[Scripts that build objects]

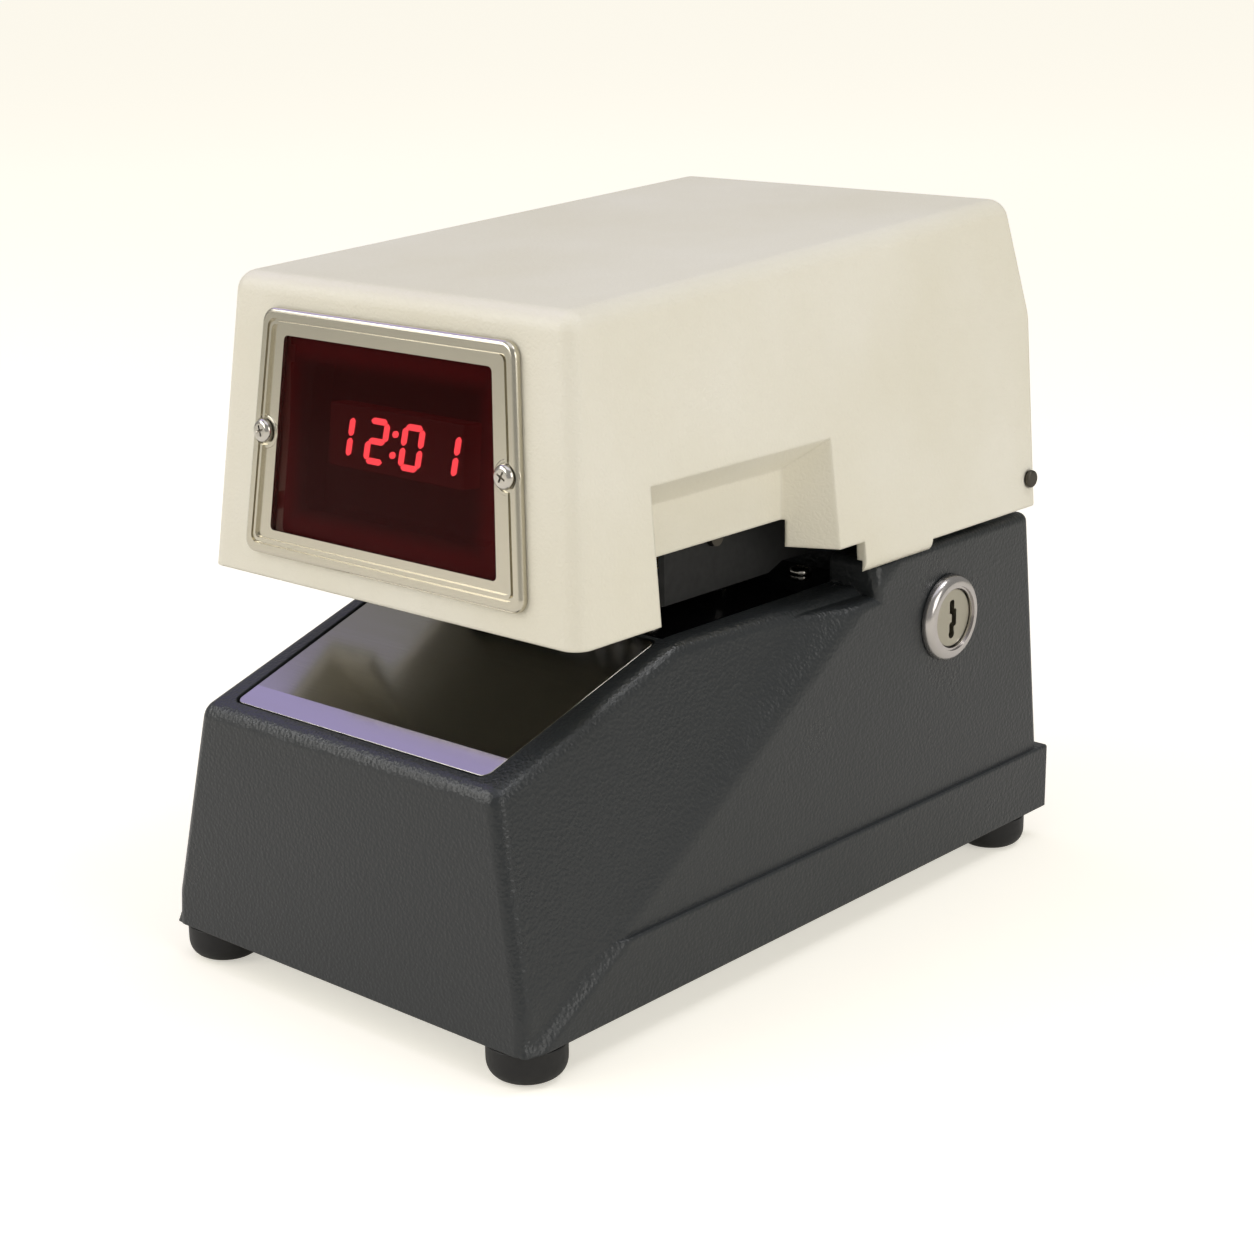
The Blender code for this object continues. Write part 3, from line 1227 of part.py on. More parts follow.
def make_hammer_arm():
    arm = block("arm", (-ARM_HALF_X, ARM_HALF_X), (WHEEL_Y - 4 * MM, SOLENOID_Y + 4 * MM), ARM_Z)
    head_x = (-PLATEN_HALF_X, PLATEN_HALF_X)
    head_y = (WHEEL_Y - PLATEN_HALF_Y, WHEEL_Y + PLATEN_HALF_Y)
    join(arm, block("head", head_x, head_y, (ARM_Z[0] + 0.5 * MM, PAD_Z[0] - GAP)))
    hub_x = ARM_HALF_X + 2 * MM
    join(arm, rod("hub", (0, PIVOT_Y, PIVOT_Z), "X", SHAFT_RADIUS + 3 * MM, -hub_x, hub_x, 16))
    cut(arm, rod("bore", (0, PIVOT_Y, PIVOT_Z), "X", BORE, -20 * MM, 20 * MM, 16))
    return named(arm, "hammer_arm", "steel", (0, PIVOT_Y, PIVOT_Z))


def make_platen_pad():
    x = (-PLATEN_HALF_X, PLATEN_HALF_X)
    y = (WHEEL_Y - PLATEN_HALF_Y, WHEEL_Y + PLATEN_HALF_Y)
    return named(block("pad", x, y, PAD_Z), "platen_pad", "rubber", (0, PIVOT_Y, PIVOT_Z))


def make_hammer_shaft():
    end = EAR_X[1] + 1.2 * MM
    shaft = rod("shaft", (0, PIVOT_Y, PIVOT_Z), "X", SHAFT_RADIUS, -end, end, 16)
    return named(shaft, "hammer_shaft", "bright")


def make_hammer_bracket():
    """Two ears under the throat, joined by a top plate; they carry the hammer shaft and the solenoid."""
    top = CREST_UNDER_Z - GAP
    rear = SOLENOID_Y + SOLENOID_HALF
    outline = [
        (DECK_START_Y - 12 * MM, top),
        (DECK_START_Y, top),
        (PIVOT_Y + 9 * MM, PIVOT_Z + 8 * MM),
        (rear, SOLENOID_TOP_Z),
        (rear, SOLENOID_LOW_Z),
        (SOLENOID_Y - SOLENOID_HALF, SOLENOID_LOW_Z),
        (PIVOT_Y - 6 * MM, PIVOT_Z - 10 * MM),
    ]
    bracket = prism("ear", outline, "X", *EAR_X)
    plate_y = (DECK_START_Y - 12 * MM, DECK_START_Y)
    join(bracket, block("plate", (-EAR_X[1], EAR_X[1]), plate_y, (top - 2 * MM, top)))
    join(bracket, prism("ear", outline, "X", -EAR_X[1], -EAR_X[0]))
    cut(bracket, rod("bore", (0, PIVOT_Y, PIVOT_Z), "X", SHAFT_RADIUS + GAP, -30 * MM, 30 * MM, 16))
    return named(bracket, "hammer_bracket", "steel")


def make_solenoid():
    half = SOLENOID_HALF
    y = (SOLENOID_Y - half, SOLENOID_Y + half)
    body = bevelled(block("solenoid", (-half, half), y, (SOLENOID_LOW_Z, SOLENOID_TOP_Z)), 1 * MM, 1)
    bore = rod("bore", (0, SOLENOID_Y, 0), "Z", PLUNGER_RADIUS + RUN, SOLENOID_LOW_Z + 8 * MM, 0.2, 24)
    cut(body, bore)
    return named(body, "solenoid", "copper")


def make_plunger():
    neck = PLUNGER_TOP_Z - 3.7 * MM
    profile = [
        (0.0, SOLENOID_LOW_Z + 12 * MM),
        (PLUNGER_RADIUS, SOLENOID_LOW_Z + 12 * MM),
        (PLUNGER_RADIUS, neck),
        (PLUNGER_RADIUS + 2.5 * MM, neck),
        (PLUNGER_RADIUS + 2.5 * MM, PLUNGER_TOP_Z),
        (0.0, PLUNGER_TOP_Z),
    ]
    plunger = turned("plunger", profile, (0, SOLENOID_Y, 0), "Z", 24)
    return named(plunger, "solenoid_plunger", "bright", (0, SOLENOID_Y, PLUNGER_TOP_Z))


def make_return_spring():
    """A compression spring between the solenoid and the plunger's head."""
    wire, radius, turns, steps = 0.5 * MM, PLUNGER_RADIUS + 1.2 * MM, 3.5, 14
    low, high = SPRING_Z[0] + wire, SPRING_Z[1] - wire
    curve = bpy.data.curves.new("spring", "CURVE")
    curve.dimensions = "3D"
    curve.bevel_depth = wire
    curve.bevel_resolution = 1
    curve.use_fill_caps = True
    line = curve.splines.new("POLY")
    count = int(turns * steps) + 1
    line.points.add(count - 1)
    for i in range(count):
        turn = math.tau * i / steps
        height = low + (high - low) * i / (count - 1)
        line.points[i].co = (radius * math.cos(turn), SOLENOID_Y + radius * math.sin(turn), height, 1.0)
    spring = bpy.data.objects.new("spring", curve)
    bpy.context.scene.collection.objects.link(spring)
    graph = bpy.context.evaluated_depsgraph_get()
    mesh = bpy.data.meshes.new_from_object(spring.evaluated_get(graph))
    bpy.data.objects.remove(spring)
    made = bpy.data.objects.new("spring", mesh)
    bpy.context.scene.collection.objects.link(made)
    return named(made, "return_spring", "steel")


make_hammer_arm()
make_platen_pad()
make_hammer_shaft()
make_hammer_bracket()
make_solenoid()
make_plunger()
make_return_spring()


# ---- Document trigger: a sprung lever through the throat, in the ears of its switch

def make_trigger_lever():
    x = (TRIGGER_X - 1.2 * MM, TRIGGER_X + 1.2 * MM)
    outline = [
        (TRIGGER_Y - 1.6 * MM, TRIGGER_Z - 7 * MM),
        (TRIGGER_Y + 1.6 * MM, TRIGGER_Z - 7 * MM),
        (TRIGGER_Y + 2.0 * MM, TRIGGER_Z + 3 * MM),
        (TRIGGER_Y + 0.6 * MM, SHIELD_Z - 0.9 * MM),
        (TRIGGER_Y - 0.6 * MM, SHIELD_Z - 0.9 * MM),
        (TRIGGER_Y - 2.0 * MM, TRIGGER_Z + 3 * MM),
    ]
    lever = prism("lever", outline, "X", *x)
    pin = rod("pin", (TRIGGER_X, TRIGGER_Y, TRIGGER_Z), "X", 1.5 * MM, -6.5 * MM, 6.5 * MM, 14)
    join(lever, pin)
    return named(lever, "trigger_lever", "steel", (TRIGGER_X, TRIGGER_Y, TRIGGER_Z))


def make_trigger_switch():
    top = CREST_UNDER_Z - GAP
    half = 9 * MM
    switch_y = (TRIGGER_Y + 11 * MM, TRIGGER_Y + 22 * MM)
    switch = block("switch", (TRIGGER_X - half, TRIGGER_X + half), switch_y, (TRIGGER_Z - 9 * MM, top))
    for side in (-1, 1):
        x = sorted((TRIGGER_X + side * 4 * MM, TRIGGER_X + side * 6 * MM))
        ear_y = (TRIGGER_Y - 4 * MM, switch_y[0] + 1 * MM)
        join(switch, block("ear", x, ear_y, (TRIGGER_Z - 4 * MM, top)))
    bore = rod("bore", (TRIGGER_X, TRIGGER_Y, TRIGGER_Z), "X", 1.5 * MM + RUN, -8 * MM, 8 * MM, 14)
    cut(switch, bore)
    return named(switch, "trigger_switch", "black")


make_trigger_lever()
make_trigger_switch()


# ---- Electronics on the bottom plate

def make_main_board():
    low = PLATE_THICK + 6 * MM + GAP
    board = block("board", (-50 * MM, 50 * MM), (22 * MM, 134 * MM), (low, low + BOARD_THICK))
    chips = ((-30, 60, 14, 8, 3), (10, 50, 22, 10, 3), (25, 100, 9, 9, 14), (-28, 105, 12, 16, 10))
    for x, y, half_x, half_y, height in chips:
        chip_x = ((x - half_x / 2) * MM, (x + half_x / 2) * MM)
        chip_y = ((y - half_y / 2) * MM, (y + half_y / 2) * MM)
        join(board, block("chip", chip_x, chip_y, (low + 1 * MM, low + BOARD_THICK + height * MM)))
    return named(board, "main_board", "board")


def make_transformer():
    """A laminated core standing on the bottom plate, with its winding through the middle."""
    inner = rear_half(0.0) - BASE_WALL - 4 * MM
    x, y = (-inner, -inner + 34 * MM), (BASE_LENGTH - 74 * MM, BASE_LENGTH - 30 * MM)
    low = PLATE_THICK + GAP
    core = block("core", x, y, (low, low + 38 * MM))
    winding_y = (y[0] + 9 * MM, y[1] - 9 * MM)
    winding_x = (x[0] - 3 * MM, x[1] + 5 * MM)
    join(core, bevelled(block("winding", winding_x, winding_y, (low + 6 * MM, low + 32 * MM)), 2 * MM, 1))
    return named(core, "transformer", "steel")


make_main_board()
make_transformer()
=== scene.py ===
import math

import bpy
from mathutils import Matrix, Vector


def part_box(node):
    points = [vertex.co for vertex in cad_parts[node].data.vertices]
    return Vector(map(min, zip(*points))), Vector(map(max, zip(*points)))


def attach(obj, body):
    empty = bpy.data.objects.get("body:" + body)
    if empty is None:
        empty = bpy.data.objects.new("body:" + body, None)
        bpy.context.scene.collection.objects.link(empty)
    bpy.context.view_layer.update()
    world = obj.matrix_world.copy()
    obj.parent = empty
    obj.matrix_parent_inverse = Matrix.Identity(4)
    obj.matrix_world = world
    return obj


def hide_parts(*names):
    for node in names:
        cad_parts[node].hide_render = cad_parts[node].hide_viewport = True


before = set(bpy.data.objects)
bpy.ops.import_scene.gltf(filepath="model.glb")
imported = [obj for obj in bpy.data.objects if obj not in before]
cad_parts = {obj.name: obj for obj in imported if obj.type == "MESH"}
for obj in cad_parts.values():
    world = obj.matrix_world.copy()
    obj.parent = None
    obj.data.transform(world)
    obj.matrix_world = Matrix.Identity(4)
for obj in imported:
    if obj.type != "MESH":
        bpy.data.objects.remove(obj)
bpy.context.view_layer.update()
MM = 0.001


# ---- Camera, table and studio light
# A long lens looks down on the clock's right front corner. A cool softbox above lights its top,
# warm ones its front and right faces, and two small white ones draw a glint along its edges.

camera_data = bpy.data.cameras.new("studio_camera")
camera_data.lens = 69.76
camera_data.sensor_width = 36.0
camera = bpy.data.objects.new("studio_camera", camera_data)
bpy.context.scene.collection.objects.link(camera)
bpy.context.scene.camera = camera
turn, rise, roll = math.radians(41.79), math.radians(16.32), math.radians(-0.74)
back = Vector((math.sin(turn) * math.cos(rise), -math.cos(turn) * math.cos(rise), math.sin(rise)))
level = Vector((math.cos(turn), math.sin(turn), 0.0))
upright = back.cross(level)
right = level * math.cos(roll) + upright * math.sin(roll)
up = upright * math.cos(roll) - level * math.sin(roll)
camera.matrix_world = Matrix.Translation((0.44767, -0.50230, 0.27869)) @ Matrix(
    (right, up, back)
).transposed().to_4x4()


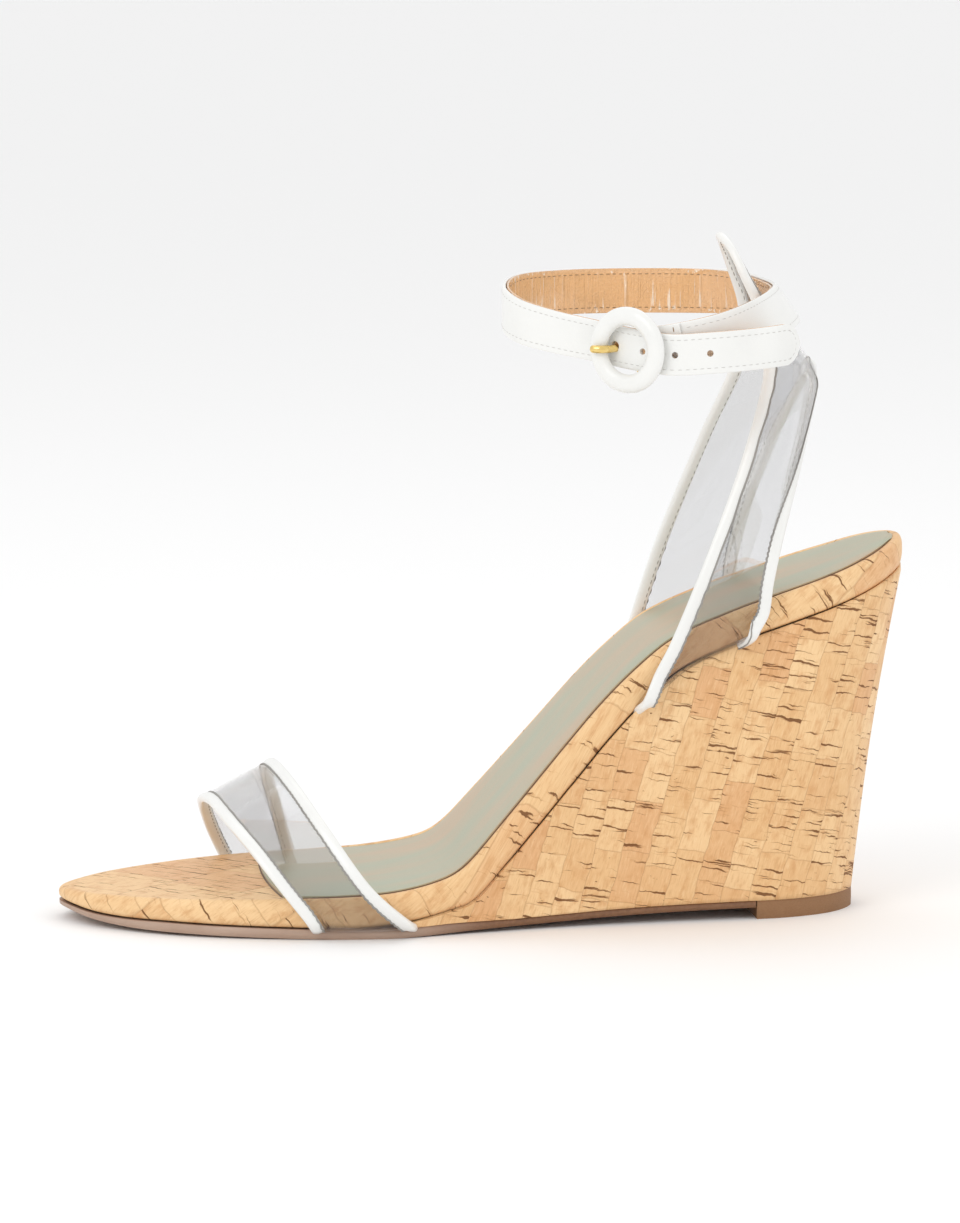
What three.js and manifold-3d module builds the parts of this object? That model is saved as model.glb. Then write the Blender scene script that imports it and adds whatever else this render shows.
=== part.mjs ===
// High wedge sandal for the left foot. Millimetres, +Z up, toe towards -X, heel towards +X.
// The outer (buckle) side faces -Y. The origin is on the ground, under the middle of the sandal's length.
import * as THREE from 'three';
import { mergeVertices } from 'three/addons/utils/BufferGeometryUtils.js';
import Module from 'manifold-3d';

const wasm = await Module();
wasm.setup();

// ---- Driving dimensions ------------------------------------------------------------------------
const soleLength = 225;      // toe tip to the back of the heel seat
const ballHalfWidth = 39;    // half of the footbed's widest place
const forefootHeight = 9.2;  // footbed surface above the ground, under the ball of the foot
const heelRise = 90;         // how much higher the heel seat's back edge is than the forefoot
const footbedDepth = 7;      // footbed and its cork edge, measured square to the surface
const glue = 0.3;            // gap left for the glue line between two layers

const outsoleThick = 2.4;    // leather outsole under the forefoot
const outsoleWaist = 1.8;    // the same outsole where it runs under the wedge
const liftFront = 70.5;      // where the heel top piece starts
const wedgeUndercut = 12.7;  // how far the heel's foot stands forward of the heel seat's back
const wedgeTaper = 0.8;      // width of the heel's foot as a share of the width at the seat
const coverThick = 1.2;      // cork sheet round the wedge
const randWall = 1.9;        // cork strip round the footbed's edge
const randRim = 1.2;         // how far that strip stands above the sock
const randRound = 1.1;       // its rounded upper and lower edge
const sockFront = -59.5;     // front edge of the metallic sock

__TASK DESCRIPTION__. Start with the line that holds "obj.data.transform(world)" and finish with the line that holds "# warm ones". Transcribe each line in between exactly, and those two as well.

__ANSWER TO THIS EXERCISE__.
    obj.data.transform(world)
    obj.matrix_world = Matrix.Identity(4)
for obj in imported:
    if obj.type != "MESH":
        bpy.data.objects.remove(obj)
bpy.context.view_layer.update()
MM = 0.001


# ---- Camera, table and studio light
# A long lens looks down on the clock's right front corner. A cool softbox above lights its top,
# warm ones its front and right faces, and two small white ones draw a glint along its edges.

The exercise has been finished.